Very upset with this, the man backed out and parked four spots away.

He came into the church where the minister was beginning to lead a Bible study with a round-table discussion. The man wanted to get the benefit of the wisdom of the minister, so he sat down on a particular bench at the table. An elderly man came up to him and tapped him on the shoulder and said: "I'm sorry. You can't sit there. You have taken my place."

Being rather disgusted with all this, the visitor got up and went to a seat three places away.

Finally, it came time for church at eleven o'clock and the man walked down the aisle and sat in Pew Number 7. Just as the service was about to begin, there was a tap on the shoulder from one of the ushers. A lady standing right at his shoulder said: "Excuse me, sir, you have taken my place. That is where I sit."

And so he got up and he moved to Pew Number 8.

Very distraught, he nevertheless sat throughout the whole service until it came to one of the great, high prayers. In the great, high prayer, they asked for the risen Christ to bless them and to be present in their midst before the Sacrament of Holy Communion. At that point, the visitor rose. All of a sudden, scars appeared on his hands. Scars appeared on his sandalled feet. There were more marks all around the top of his head and he began to bleed.

One of the women said: "What has happened to you?"

He said: "I have taken your place."

The power of the risen Christ, then, is the one who determines our place, not the other way around. The Church has played games for too long trying to determine Christ's place in the world, rather than understanding that its place in the world is determined by its head, by Jesus Christ.
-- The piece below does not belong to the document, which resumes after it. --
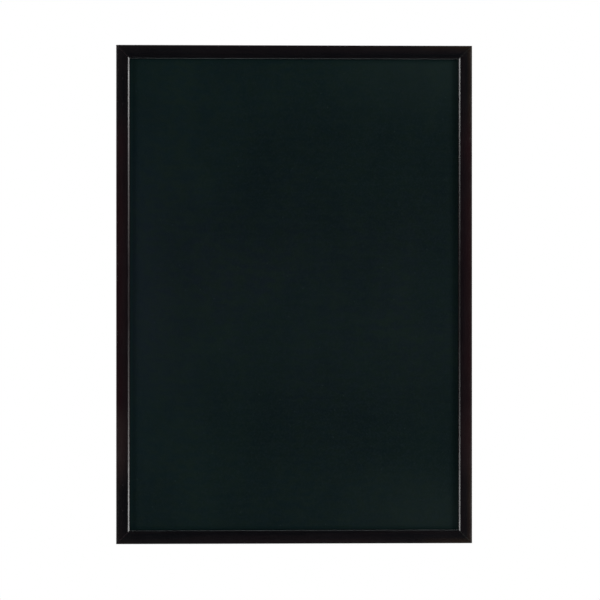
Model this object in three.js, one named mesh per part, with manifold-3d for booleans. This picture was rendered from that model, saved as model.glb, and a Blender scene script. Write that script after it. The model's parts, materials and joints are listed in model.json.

There is a wonderful verse by A. Sowter. He wrote:

I know not what art.
This power is given.
I only know He has my heart
And I have Heaven.

The true ones, then, who know where their feet should stand, know what their minds should think and know what their eyes should see, are those who understand that Christ is the head. When we know that, we know our calling. Amen.

This is a verbatim transcription of the original sermon.